Sara Ewes, Devine’s coworker and former girlfriend, has been found hanging in a storage room of his office building—presumably a suicide, prompting the NYPD to come calling on him. If that wasn’t enough, Devine receives another ominous visit, a confrontation that threatens to dredge up grim secrets from his past in the Army unless he participates in a clandestine investigation into his firm.
This treacherous role will take Travis from the impossibly glittering lives he once saw only through a train window, to the darkest corners of the country’s economic halls of power…where something rotten lurks. And apart from this high-stakes conspiracy, there’s a killer out there with their own agenda, and Devine is the bullseye.
What She Saw Last Night by Mason Cross (or MJ Cross in the US)
No one will believe … WHAT SHE SAW LAST NIGHT.
Jenny Bowen is going home. Boarding the Caledonian Sleeper, all she wants to do is forget about her upcoming divorce and relax on the ten-hour journey through the night.
In her search for her cabin, Jenny helps a panicked woman with a young girl she assumes to be her daughter. Then she finds her compartment and falls straight to sleep.
Waking in the night, Jenny discovers the woman dead in her cabin … but there’s no sign of the little girl. The train company have no record of a child being booked on the train, and CCTV shows the dead woman boarding alone.
The police don’t believe Jenny, and soon she tries to put the incident out of her head and tells herself that everyone else is right: she must have imagined the little girl.
But deep down, she knows that isn’t the truth.
The Necropolis Railway by Andrew Martin
Bright and ambitious, young Jim Stringer moves from the English countryside to London deter- mined to become a railway man. It is 1903, the dawn of the Edwardian age, when steam runs the nation and the railways drive progress. Jim can’t believe his luck to have gotten his foot in the door at South East Railway, run out of Waterloo Station. He finds, however, that his duties involve a graveyard shift, literally—a railway line that takes coffins from London morgues to the gigantic new cemeteries being dug in the city’s outskirts. He also learns that his predecessor had disappeared and that his coworkers seem to have formed an instant loathing for him. Forced to live by his wits and to arrive at his own deductions—assisted by his landlady, for whom he falls— he tries to figure out what is going on before he is issued a one-way ticket on the Necropolis Railway.
Thanks for the work in putting this together, Rebecca, and for the work of facilitating the group. My vote’s for the Baldacci, but all of them look really interesting.
I enjoyed the discussion although I could not participate because of laryngitis.
I vote for Violet.
I notice two authors use initials. I propose a category of authors using initials.
I’m sorry you were ill, Ellen. I did notice you were quiet. I hope you’re feeling better.
Thanks for the theme suggestion. I shall add it to my list!
Ah, shame I missed this last night, I love the fact that you thought you were safe from spoilers, being so close to the end and then… bam!

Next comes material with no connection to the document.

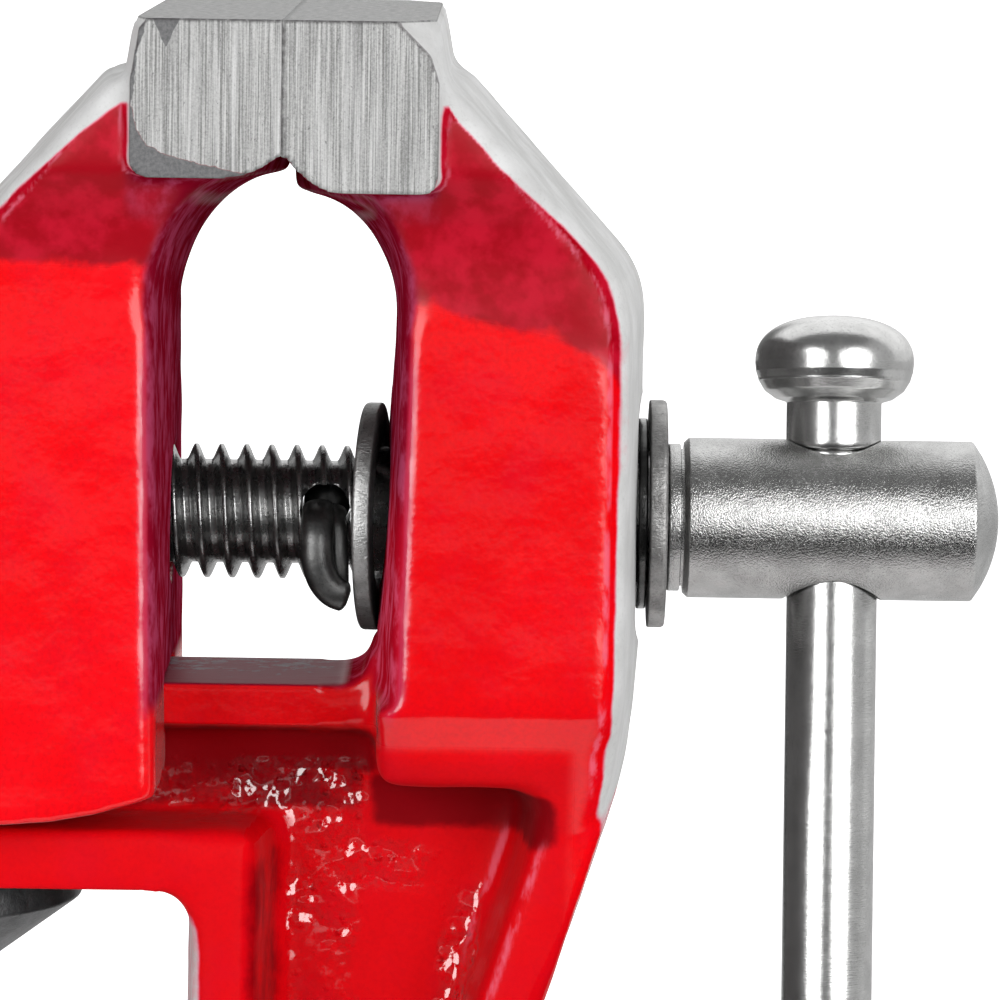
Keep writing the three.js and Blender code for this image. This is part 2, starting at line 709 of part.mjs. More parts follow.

I do like a story set on a train! I vote for the Mason Cross because it’s set on the Caledonian sleeper and I’ve always wanted to travel on that!
The 6:20 man
I like the look of Lisa Unger, but they all look good.

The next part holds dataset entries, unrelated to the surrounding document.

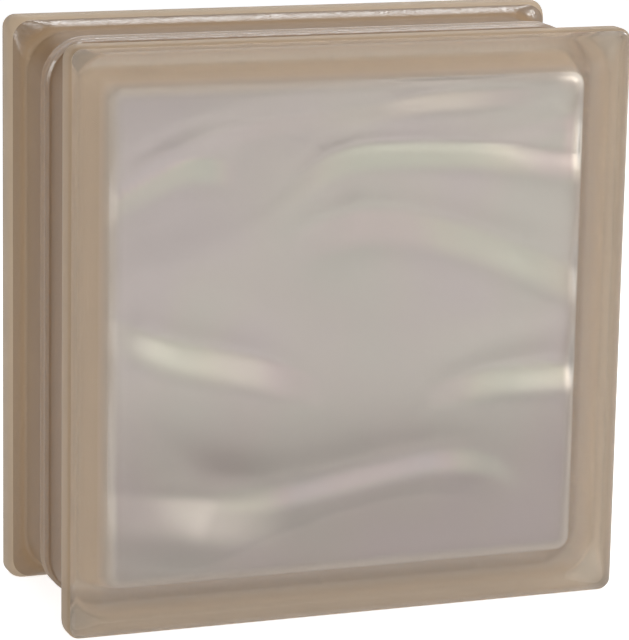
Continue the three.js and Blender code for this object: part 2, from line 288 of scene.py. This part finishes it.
# Each lamp: name, place, aim, size, and power in watts.
LAMPS = [
    # in front, half-way up
    ("softbox", (0.2, -0.62, 0.78), (0, 0, 0.1), (1.0, 0.3), 0.6),
    # a narrow strip overhead, to the right
    ("topbox", (0.38, 0.2, 1.2), (0.38, 0, 0.19), (0.9, 0.08), 2.8),
    # a small one at the front right
    ("edgebox", (0.77, -0.39, 0.6), (0, 0, 0.1), (0.25, 0.25), 4.0),
    # at the left
    ("leftbox", (-1.1, -0.35, 0.5), (0, 0, 0.1), (0.6, 0.6), 3.4),
    # high in front
    ("frontbox", (0.1, -0.35, 1.1), (0, 0, 0.1), (1.0, 0.3), 2.05),
    # behind, to the right
    ("backbox", (0.45, 1.06, 0.8), (0.45, 0, 0.19), (1.0, 0.25), 1.4),
]


# =============================== relief of a pane ===============================

def smoothstep(value, low, high):
    share = np.clip((value - low) / (high - low), 0, 1)
    return share * share * (3 - 2 * share)


def slope_down(away, width, soft):
    """Falls evenly from 1 at 0 to 0 at width, and ends softly."""
    softness = width * soft
    return np.logaddexp(0, (width - away) / softness) / np.logaddexp(0, width / softness)


def along(places, values, x):
    """A smooth curve through the given values, level beyond its ends."""
    before = np.maximum(np.arange(len(places)) - 1, 0)
    after = np.minimum(np.arange(len(places)) + 1, len(places) - 1)
    slopes = (values[after] - values[before]) / (places[after] - places[before])
    slopes[[0, -1]] = 0
    index = np.clip(np.searchsorted(places, x) - 1, 0, len(places) - 2)
    width = places[index + 1] - places[index]
    t = np.clip((x - places[index]) / width, 0, 1)
    return ((1 + 2 * t) * (1 - t) ** 2 * values[index]
            + t * (1 - t) ** 2 * width * slopes[index]
            + t * t * (3 - 2 * t) * values[index + 1]
            + t * t * (t - 1) * width * slopes[index + 1])


def crest_relief(crest, x, z):
    """Height of one crest, how much its flank glows, the hue there, and the painted shade below."""
    crest = {**CREST_DEFAULTS, **crest}
    places, line, shares, *hues = (np.array(column, float) for column in zip(*crest["line"]))
    share = np.clip(along(places, shares, x), 0, None)
    hue = np.interp(x, places, hues[0]) if hues else 0
    away = z - along(places, line, x)
    below = -away
    flank, rounding, edge = crest["flank"], crest["rounding"], crest["edge"]

    rounded = np.sqrt(away ** 2 + rounding ** 2) - rounding
    slope = ((1 - edge) * slope_down(rounded, flank, crest["soft"])
             + edge * slope_down(rounded, EDGE_STEP, crest["soft"]))
    fall = np.where(away > 0, np.exp(-rounded / crest["above"]), slope)

    begun = smoothstep(below, -GLOW_EDGE, GLOW_EDGE + rounding)
    ended = smoothstep(below, *(flank * end for end in GLOW_END))
    band = begun * (1 - ended)
    painted_shading = smoothstep(below, -SHADE_ABOVE, SHADE_EDGE + SHADE_SOFTER * (1 - share))
    return (crest["rise"] * share * fall, crest["glow"] * share * band, hue,
            crest["painted_shade"] * painted_shading)


def wave_relief(x, z):
    """Height of all the waves, and the painted highlight, hue and painted shade of the pearl coat
    on them.
    """
    height = SWELL_RISE * np.sin(2 * math.pi * (z + x * SWELL_SLANT) / SWELL_LENGTH)
    glow = np.zeros_like(x)
    weighted_hue = np.zeros_like(x)
    painted_shade = smoothstep(-z, *LOWER_SHADE_SPAN)
    for crest in CRESTS:
        lift, strength, hue, painted_shading = crest_relief(crest, x, z)
        height = height + lift
        glow = glow + strength
        weighted_hue = weighted_hue + strength * hue
        painted_shade = painted_shade + painted_shading
    hue = weighted_hue / np.maximum(glow, TINY_GLOW)
    glow = np.minimum(glow, 1)
    return height, glow, hue, np.minimum(painted_shade, 1) * (1 - glow)


# =============================== shape of a shell ===============================

def ring(inset, radius):
    """Points of a rounded rectangle in XZ, pulled in by inset on every side."""
    centre = np.array([BLOCK_WIDTH, BLOCK_HEIGHT]) / 2 - inset - radius
    sides = [(1, 1), (-1, 1), (-1, -1), (1, -1)]

    def on_corner(corner, share):
        angle = (corner + share) * math.pi / 2
        return centre * sides[corner % 4] + radius * np.array([math.cos(angle), math.sin(angle)])

    points = []
    for corner in range(4):
        points += [on_corner(corner, step / CORNER_STEPS) for step in range(CORNER_STEPS + 1)]
        start, goal = points[-1], on_corner(corner + 1, 0)
        points += [start + (goal - start) * step / EDGE_STEPS for step in range(1, EDGE_STEPS)]
    return np.array(points)


def lip_lift(from_weld):
    """Height of the squeezed-out lip above the channel floor, and of the crease at the weld."""
    away = min(abs(from_weld - LIP_FROM_WELD) / LIP_HALF_WIDTH, 1)
    base = 0 if from_weld > LIP_FROM_WELD else WELD_RISE
    return base + (LIP_RISE - base) * (1 + math.cos(away * math.pi)) / 2


def outside_sections():
    """(depth, inset, corner radius, finish) from the face to the weld."""
    sections = [(0.0, FACE_EDGE_RADIUS + FACE_MARGIN, FACE_CORNER_RADIUS, SATIN)]
    for step in range(ARC_STEPS + 1):
        angle = step / ARC_STEPS * math.pi / 2
        inset = FACE_EDGE_RADIUS * (1 - math.sin(angle))
        depth = FACE_EDGE_RADIUS * (1 - math.cos(angle))
        finish = SATIN if step <= ARC_STEPS * SATIN_WRAP else RIM
        sections.append((depth, inset, FACE_CORNER_RADIUS - inset, finish))
    # The shoulder is a cubic curve with both handles at the knee, one level with the rim and
    # one with the channel floor.
    for step in range(SHOULDER_STEPS + 1):
        t = step / SHOULDER_STEPS
        depth = 3 * t * (1 - t) * SHOULDER_KNEE + t ** 3 * SHOULDER_RUN
        sunk = 3 * (1 - t) * t * t + t ** 3
        inset = CHANNEL_DEPTH * sunk
        radius = FACE_CORNER_RADIUS + (CHANNEL_CORNER_RADIUS - FACE_CORNER_RADIUS) * sunk
        if inset < RIM_COAT_TO:
            finish = RIM
        elif inset < SHOULDER_COAT_TO:
            finish = SHOULDER
        else:
            finish = CHANNEL
        sections.append((FACE_EDGE_RADIUS + RIM_LAND + depth, inset, radius, finish))
    for step in range(LIP_STEPS + 1):
        from_weld = (LIP_FROM_WELD + LIP_HALF_WIDTH) * (1 - step / LIP_STEPS)
        lift = lip_lift(from_weld)
        finish = LIP if lift > LIP_COAT_RISE else CHANNEL
        sections.append((TRAY_DEPTH - from_weld, CHANNEL_DEPTH - lift,
                         CHANNEL_CORNER_RADIUS + lift, finish))
    return sections


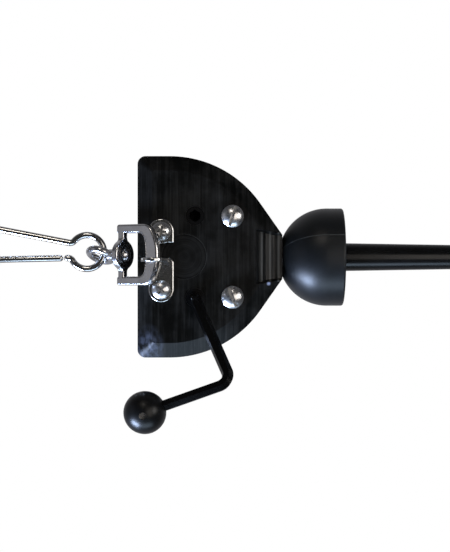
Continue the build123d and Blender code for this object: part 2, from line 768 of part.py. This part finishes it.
PIECES = {
    "snap_wire": snap_wire,
    "latch_arm": latch_arm,
    "swivel_eye": swivel_eye,
    "swivel_washer": swivel_washer,
    "swivel_rivet_head": swivel_rivet_head,
    "shackle_bow": shackle_bow,
    "front_cheek": front_cheek,
    "rear_cheek": rear_cheek,
    "eye_plate": eye_plate,
    "eye_plate_screws": eye_plate_screws,
    "eye_plate_inserts": eye_plate_inserts,
    "cheek_screws": cheek_screws,
    "cheek_nuts": cheek_nuts,
    "dowel_pins": dowel_pins,
    "drum_axle": drum_axle,
    "axle_plug": axle_plug,
    "friction_washer": friction_washer,
    "rear_bushes": rear_bushes,
    "guide_tube": guide_tube,
    "guide_collar": guide_collar,
    "cord_drum": cord_drum,
    "drum_gear": drum_gear,
    "drive_pins": drive_pins,
    "crank_pinion": lambda: pinion(crank_x),
    "crank_lever": crank_lever,
    "ball_knob": ball_knob,
    "knob_grub_screw": knob_grub_screw,
    "spare_pinion": lambda: pinion(spare_x),
    "bell": bell,
    "bell_bush": bell_bush,
    "drop_rod": drop_rod,
}


os.makedirs("parts", exist_ok=True)
for name, make in PIECES.items():
    piece = make()
    if isinstance(piece, list):
        piece = Compound(children=piece)
    export_step(piece, f"parts/{name}.step")
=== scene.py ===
import json
import math

import bmesh
import bpy
from mathutils import Matrix, Vector


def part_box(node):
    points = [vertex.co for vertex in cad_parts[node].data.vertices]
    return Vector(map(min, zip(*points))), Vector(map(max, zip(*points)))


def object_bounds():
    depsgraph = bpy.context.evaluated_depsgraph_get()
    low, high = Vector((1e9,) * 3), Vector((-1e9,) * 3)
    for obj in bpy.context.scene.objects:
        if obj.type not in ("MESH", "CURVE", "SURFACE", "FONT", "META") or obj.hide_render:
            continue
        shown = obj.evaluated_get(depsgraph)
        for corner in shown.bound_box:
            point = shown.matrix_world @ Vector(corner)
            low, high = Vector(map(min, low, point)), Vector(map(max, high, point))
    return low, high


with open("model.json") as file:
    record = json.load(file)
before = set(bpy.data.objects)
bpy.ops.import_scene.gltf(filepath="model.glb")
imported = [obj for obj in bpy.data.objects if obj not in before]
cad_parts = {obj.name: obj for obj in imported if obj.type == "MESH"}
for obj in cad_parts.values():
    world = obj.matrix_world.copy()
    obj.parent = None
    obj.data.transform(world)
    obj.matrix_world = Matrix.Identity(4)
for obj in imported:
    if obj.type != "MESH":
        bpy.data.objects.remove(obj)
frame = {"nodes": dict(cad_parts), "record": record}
cad_low, cad_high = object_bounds()
MM = 0.001

# ---- Camera: the object lies on its side in the picture, its top to the left ----
VIEW_DISTANCE = 0.62
LENS = 95.2
VIEW_X = -0.0157
VIEW_Z = -0.1228

# ---- Room and floor ----
ROOM_FRONT = (0.030, 0.030, 0.030)
ROOM_SIDE = (0.06, 0.06, 0.065)
ROOM_BACK = (0.42, 0.42, 0.44)
FLOOR_DROP = 0.06
FLOOR_HALF = 0.45

# ---- Details ----
PARTING_TURN = 26.0     # degrees from the front to the bell's parting line
LEVER_EDGE = 0.3 * MM   # width of the lever's broken edges
CORNER_PLACE = (4.5 * MM, 5.0 * MM)     # the painted highlight patch on the lower corner, from the block's side and its top
SCOOP_HALF = 10.6 * MM  # half width of the banded part of the nose's hollow
SCOOP_HEIGHT = 11.0 * MM
SCOOP_CLEAR = 0.3 * MM  # rim of the hollow and depth from the face that stay plain
BAND_PITCH = 3.6 * MM
BAND_START = 1.7 * MM   # from the nose's end to the middle of the first band
GLINT_PLACE = (-11.4 * MM, 6.0 * MM)   # the painted glint, from the nose's middle and its end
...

The necropolis railway as my garden backs on to Brookwood cemetery where the old necropolis railway ended
Didn’t know this book existed !
Hi guys, I would like to vote for ‘What She Saw Last Night’ please.
The Necropolis Railway is my first choice!

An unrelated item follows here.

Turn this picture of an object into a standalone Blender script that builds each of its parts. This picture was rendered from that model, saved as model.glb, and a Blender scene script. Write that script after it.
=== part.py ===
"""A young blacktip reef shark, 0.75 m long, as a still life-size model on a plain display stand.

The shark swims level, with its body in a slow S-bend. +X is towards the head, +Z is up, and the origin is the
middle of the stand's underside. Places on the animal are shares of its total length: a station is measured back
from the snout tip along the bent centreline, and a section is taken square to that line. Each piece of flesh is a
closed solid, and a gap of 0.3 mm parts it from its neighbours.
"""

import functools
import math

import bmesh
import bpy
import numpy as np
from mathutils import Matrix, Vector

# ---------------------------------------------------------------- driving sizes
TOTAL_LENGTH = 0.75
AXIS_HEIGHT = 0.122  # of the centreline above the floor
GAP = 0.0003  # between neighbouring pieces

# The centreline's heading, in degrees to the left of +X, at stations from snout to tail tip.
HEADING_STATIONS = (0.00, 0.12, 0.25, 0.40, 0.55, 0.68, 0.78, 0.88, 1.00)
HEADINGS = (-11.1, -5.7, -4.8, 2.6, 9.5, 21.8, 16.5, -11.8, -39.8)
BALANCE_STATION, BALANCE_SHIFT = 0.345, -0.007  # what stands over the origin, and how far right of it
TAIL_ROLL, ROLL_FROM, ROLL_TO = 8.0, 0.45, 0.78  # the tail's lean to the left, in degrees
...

But any one except the David Baldacci would be fine by me
Violet or David Baldacci preferred but will be content which ever is selected. Don’t like the title ‘The Necropolis Railway’. Find it most off putting.
Looking forward to seeing the recording of the meeting to compare view points.
Violet would bey first choice followed by the 6:20 man
I vote for confessions on the 7.45.
Sorry that I missed this week’s meeting (i will watch the video since I’m reading and enjoying the book). I will join again in December. 😁
Great meeting. I vote for Violet please.
All look good but would vote for the necropolis railway
Sorry not to have attend Monday sounds like it was a good book club meeting. I may be away in December so apologies in advance in case I don’t make the next meeting.
I think the Mason Cross sounds interesting but so do the others. Since I’m not sure about attending my vote could be mute!